The wine:
A Gran Reserva wine is a Great Work, so we need to start with a base wine that meets special conditions in terms of structure, colour, tannins and aromas. This wine is therefore made with grapes from our oldest vines, from which we obtain very small, highly-concentrated berries, with very low yields and extraordinary quality.

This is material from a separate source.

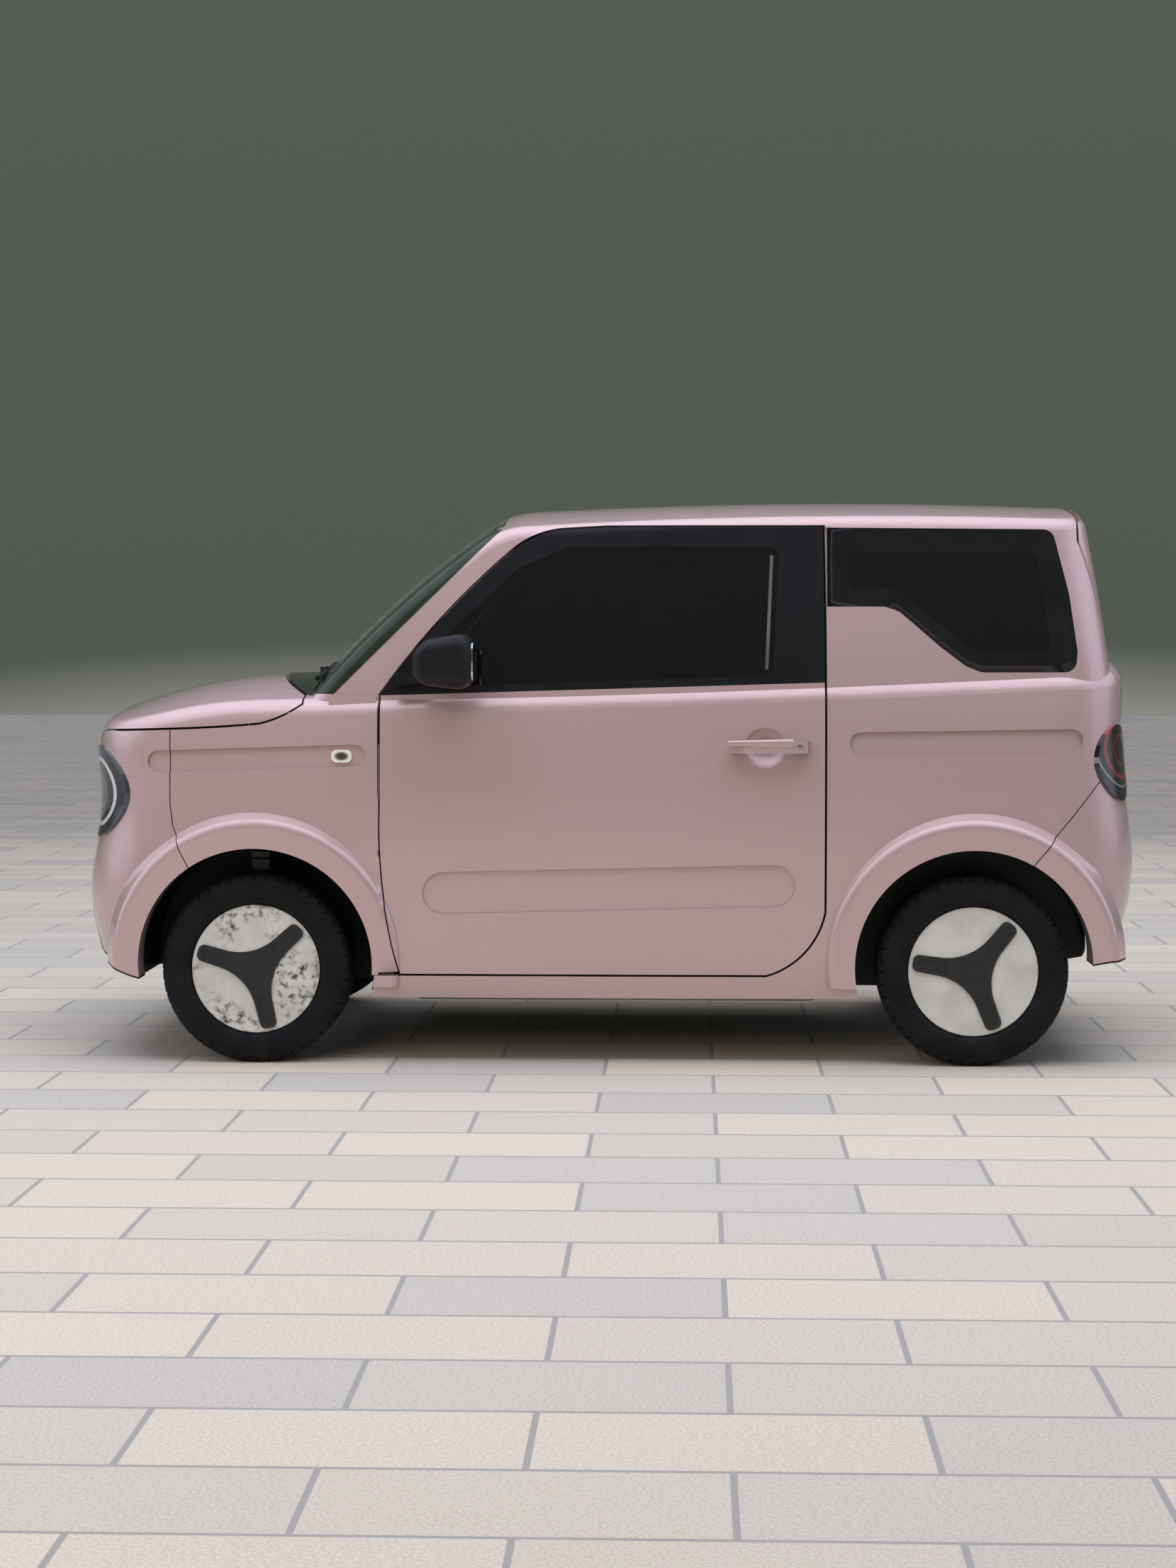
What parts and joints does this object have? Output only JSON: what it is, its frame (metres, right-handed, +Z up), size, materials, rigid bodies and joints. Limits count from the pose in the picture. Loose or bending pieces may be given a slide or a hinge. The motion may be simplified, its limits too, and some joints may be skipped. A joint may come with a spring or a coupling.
{
  "type": "small electric city car",
  "caption": "Two-door electric hatchback with opening doors, bonnet and tailgate, steered front wheels, a turning steering wheel and seats behind thin-walled panels.",
  "frame": {"origin": "on the ground under the middle of the car's length and width", "axes": "+Z up, nose towards -X, right side towards +Y"},
  "size_m": [3.0635, 1.85, 1.6011],
  "materials": {
    "pink_paint": "metallic gloss",
    "pink_bumper": "metallic gloss",
    "black_trim": "fine grain",
    "gloss_black": "gloss",
    "clear_glass": "clear",
    "dark_glass": "tinted",
    "lamp_clear": "clear over black",
    "lamp_red": "dark red",
    "lamp_white": "clear",
    "seat_cloth": "woven",
    "cabin_plastic": "matte",
    "floor_steel": "matte",
    "battery_case": "satin",
    "chassis_steel": "matte",
    "tyre": "rubber",
    "wheel_cover": "satin, scuffed"
  },
  "bodies": {
    "body": {"body_side_left": "pink_paint", "body_side_right": "pink_paint", "roof": "pink_paint", "front_wing_left": "pink_paint", "front_wing_right": "pink_paint", "front_bumper": "pink_bumper", "rear_bumper": "pink_bumper", "front_grille": "black_trim", "rear_valance": "black_trim", "cowl": "black_trim", "wipers": "black_trim", "wheel_arch_linings": "black_trim", "windscreen": "clear_glass", "quarter_glass": "dark_glass", "headlamps": "lamp_clear", "tail_lamps": "lamp_red", "side_repeaters": "lamp_white", "dashboard": "cabin_plastic", "front_seats": "seat_cloth", "rear_seat": "seat_cloth", "floor": "floor_steel", "battery_pack": "battery_case", "drive_unit": "battery_case", "rear_axle": "chassis_steel", "front_subframe": "chassis_steel"},
    "door_left": {"door_left": "pink_paint", "window_frame_left": "black_trim", "door_glass_left": "dark_glass"},
    "door_right": {"door_right": "pink_paint", "window_frame_right": "black_trim", "door_glass_right": "dark_glass"},
    "tailgate": {"tailgate": "pink_paint", "tailgate_glass": "dark_glass"},
    "bonnet": {"bonnet": "pink_paint"},
    "knuckle_left": {"knuckle_left": "chassis_steel"},
    "knuckle_right": {"knuckle_right": "chassis_steel"},
    "wheel_front_left": {"wheel_front_left": "wheel_cover", "tyre_front_left": "tyre"},
    "wheel_front_right": {"wheel_front_right": "wheel_cover", "tyre_front_right": "tyre"},
    "wheel_rear_left": {"wheel_rear_left": "wheel_cover", "tyre_rear_left": "tyre"},
    "wheel_rear_right": {"wheel_rear_right": "wheel_cover", "tyre_rear_right": "tyre"},
    "steering_wheel": {"steering_wheel": "cabin_plastic"}
  },
  "joints": [
    {"name": "door_left_hinge", "type": "hinge", "parent": "body", "child": "door_left", "pos_m": [-0.562, -0.716, 0.9], "axis": [0, 0, -1], "range_deg": [0, 65]},
    {"name": "door_right_hinge", "type": "hinge", "parent": "body", "child": "door_right", "pos_m": [-0.562, 0.716, 0.9], "axis": [0, 0, 1], "range_deg": [0, 65]},
    {"name": "tailgate_hinge", "type": "hinge", "parent": "body", "child": "tailgate", "pos_m": [1.29, 0, 1.554], "axis": [0, -1, 0], "range_deg": [0, 80]},
    {"name": "bonnet_hinge", "type": "hinge", "parent": "body", "child": "bonnet", "pos_m": [-0.818, 0, 1.04], "axis": [0, 1, 0], "range_deg": [0, 60]},
    {"name": "steer_left", "type": "hinge", "parent": "body", "child": "knuckle_left", "pos_m": [-0.988, -0.59, 0.266], "axis": [0, 0, 1], "range_deg": [-33, 33]},
    {"name": "steer_right", "type": "hinge", "parent": "body", "child": "knuckle_right", "pos_m": [-0.988, 0.59, 0.266], "axis": [0, 0, 1], "range_deg": [-33, 33]},
    {"name": "steering_wheel_turn", "type": "hinge", "parent": "body", "child": "steering_wheel", "pos_m": [-0.3, -0.32, 0.88], "axis": [0.9063, 0, 0.4226], "range_deg": [-500, 500]},
    {"name": "wheel_front_left_spin", "type": "hinge", "parent": "knuckle_left", "child": "wheel_front_left", "pos_m": [-0.988, -0.65, 0.266], "axis": [0, 1, 0], "continuous": true},
    {"name": "wheel_front_right_spin", "type": "hinge", "parent": "knuckle_right", "child": "wheel_front_right", "pos_m": [-0.988, 0.65, 0.266], "axis": [0, 1, 0], "continuous": true},
    {"name": "wheel_rear_left_spin", "type": "hinge", "parent": "body", "child": "wheel_rear_left", "pos_m": [1.027, -0.65, 0.266], "axis": [0, 1, 0], "continuous": true},
    {"name": "wheel_rear_right_spin", "type": "hinge", "parent": "body", "child": "wheel_rear_right", "pos_m": [1.027, 0.65, 0.266], "axis": [0, 1, 0], "continuous": true}
  ],
  "couplings": [
    {"joint": "steer_right", "follows": "steer_left", "ratio": 1},
    {"joint": "steering_wheel_turn", "follows": "steer_left", "ratio": 15}
  ]
}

Picked in the second fortnight in October, this wine is made with a careful maceration at controlled temperatures of 26º to 27º degrees for twelve days. It has spent 48 months in used American oak, and during this time it has been racked eight times from cask to cask, thereby racking it off the sediments by gravity in a natural way. After this time in the cask, it has then spent another 36 months rounding off in the bottle, thereby obtaining the special balance before its exit to the market.
Tasting Notes:
Variety: 95% Tempranillo – 3% Graciano – 2% Garnacha
Alcoholic degree: 13.5%
Colour: ruby-cherry red, with good depth and amber-orange rim bright, clean.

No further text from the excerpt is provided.